The preliminary tally showed hunters harvested 102,837 bucks and 123,423 antlerless deer, compared to 2010 preliminary harvest figures of 102,121 bucks and 116,160 antlerless deer.
“Harvests suggest that deer herds are increasing in some of the units where deer numbers were previously below goal,” Hauge said. “We also saw an increase in buck harvest in the CWD zone with the new provision this year allowing hunters to shoot a buck first before having to go to earn-a-buck rules for a second buck in the zone. This was a popular change among hunters I’ve heard from.
“As far as hunting conditions and deer observations, we will be interested in seeing the data hunters provided on their registration stubs,” he added. “We know broadly what weather conditions were like, but data from individual hunters in the field provides a much more personal and localized perspective. We will summarize these finding along with the harvest totals in February.”
DNR biologists will use unit level harvest numbers in February to develop overwinter population estimates and propose season structures for 2011 in March.
The books may have closed on Wisconsin’s 160th gun deer hunt, but the season’s memories and tales will live for years to come. The DNR’s new Facebook page received dozens of pictures of happy hunters and some pretty impressive deer. People can join the conversation by visiting Facebook.com/widnr.
There are still days to hunt in 2011. The muzzleloader hunt is under way through Dec. 7 for hunters holding unused gun buck and antlerless deer tags. There is also a statewide antlerless deer hunt Dec. 8-11.
“We could use some extra help in the CWD zones and herd control units, so we want to encourage hunters to take advantage of our remaining seasons,” Hauge said. “Consider taking an extra deer for the freezer or for the deer donation program to help those in need of the meat.”
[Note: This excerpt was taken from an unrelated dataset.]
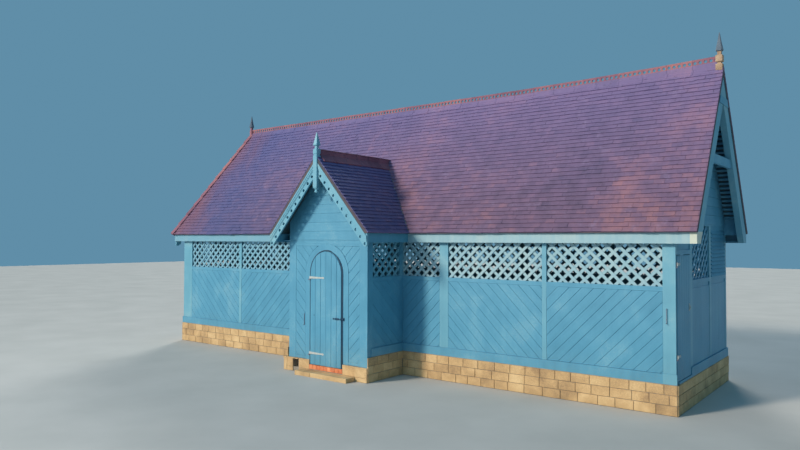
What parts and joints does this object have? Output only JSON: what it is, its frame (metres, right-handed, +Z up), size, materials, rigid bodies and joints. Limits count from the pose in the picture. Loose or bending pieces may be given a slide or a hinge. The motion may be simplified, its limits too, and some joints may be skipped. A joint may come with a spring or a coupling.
{
  "type": "summer house",
  "caption": "Long timber garden building with lattice screens, a steep tiled roof hipped at one end, a gabled porch with pierced bargeboards and two hinged doors.",
  "frame": {"origin": "ground level on the porch axis, in the plane of the main front wall's outer face", "axes": "+X to the right along the front, -Y out of the porch door, +Z up"},
  "size_m": [13.0316, 4.8849, 6.086],
  "materials": {
    "timber": "painted, weathered",
    "floor_boards": "worn boards",
    "roof_tile": "plain clay tiles",
    "ridge_tile": "clay ridge tiles",
    "stone": "weathered blocks",
    "terracotta": "tiles laid on edge",
    "ironwork": "black paint",
    "finial_stone": "weathered"
  },
  "bodies": {
    "house": {"door_step": "stone", "end_lattices": "timber", "end_skirting": "timber", "finials": "finial_stone", "front_lattice": "timber", "front_roof": "roof_tile", "hip_fascia": "timber", "hip_roof": "roof_tile", "hip_tiles": "ridge_tile", "hold_back_hooks": "ironwork", "long_fascias": "timber", "long_skirting": "timber", "main_floor": "floor_boards", "main_ridge": "ridge_tile", "pintles": "ironwork", "plinth": "stone", "porch_bargeboards": "timber", "porch_fascias": "timber", "porch_floor": "floor_boards", "porch_gable": "timber", "porch_ridge": "ridge_tile", "porch_roof_left": "roof_tile", "porch_roof_right": "roof_tile", "porch_side_boarding": "timber", "porch_side_frames": "timber", "porch_side_lattices": "timber", "porch_wall_head": "timber", "porch_wall_left": "timber", "porch_wall_right": "timber", "posts": "timber", "rails": "timber", "rear_lattice_left": "timber", "rear_lattice_right": "timber", "rear_roof": "roof_tile", "right_barge_front": "timber", "right_barge_rear": "timber", "right_collars": "timber", "right_gable": "timber", "side_sill": "timber", "threshold": "terracotta", "wall_boarding": "timber", "wall_plates": "timber"},
    "porch_door_leaf": {"porch_door": "timber", "porch_door_ironwork": "ironwork"},
    "side_door_leaf": {"side_door": "timber", "side_door_ironwork": "ironwork"}
  },
  "joints": [
    {"name": "porch_door_hinge", "type": "hinge", "parent": "house", "child": "porch_door_leaf", "pos_m": [-0.435, -1.077, 0.18], "axis": [0, 0, -1], "range_deg": [0, 165]},
    {"name": "side_door_hinge", "type": "hinge", "parent": "house", "child": "side_door_leaf", "pos_m": [6.157, 0.035, 0.5], "axis": [0, 0, -1], "range_deg": [0, 180]}
  ]
}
Hunters are reminded that the Dec. 8-11 antlerless deer hunt in regular units is open only to hunters with a valid antlerless deer tag for the unit in which they are hunting. Regular unit antlerless tags are still available for many units at $12 each.
The Deer Hunter Wildlife Survey is still active until the end of all deer seasons and wildlife managers are asking hunters to send in a report of what they saw during the just-completed gun hunt and during any hunting trips they make through the end of all deer hunting seasons. This data helps to provide valuable data biologists can use to help provide an additional human element to the completed deer season.
“Hunters can be proud of a second consecutive firearm-related, fatality-free year and the third fatality-free season on record,” DNR law enforcement administrator Tim Lawhern said. “This is an important milestone and one we hope to see again and again in future seasons.”
Overall, there were six hunting incidents during the nine-day deer gun season. The agency only tracks firearm-related incidents and does not keep track of deaths or injuries due to heart attacks, tree stand falls or other causes.
This would make it the second all-around safest hunt ever in Wisconsin. The lowest number of incidents occurred in 2004, when there were four incidents and two of those were fatal.
Three of the incidents occurred during deer drives and two of the incidents were self-inflicted injuries. Four incidents involved rifles and two involved shotguns. Two of the incidents involved juvenile shooters. Four of the six shooters in these incidents had completed the hunter safety certification course.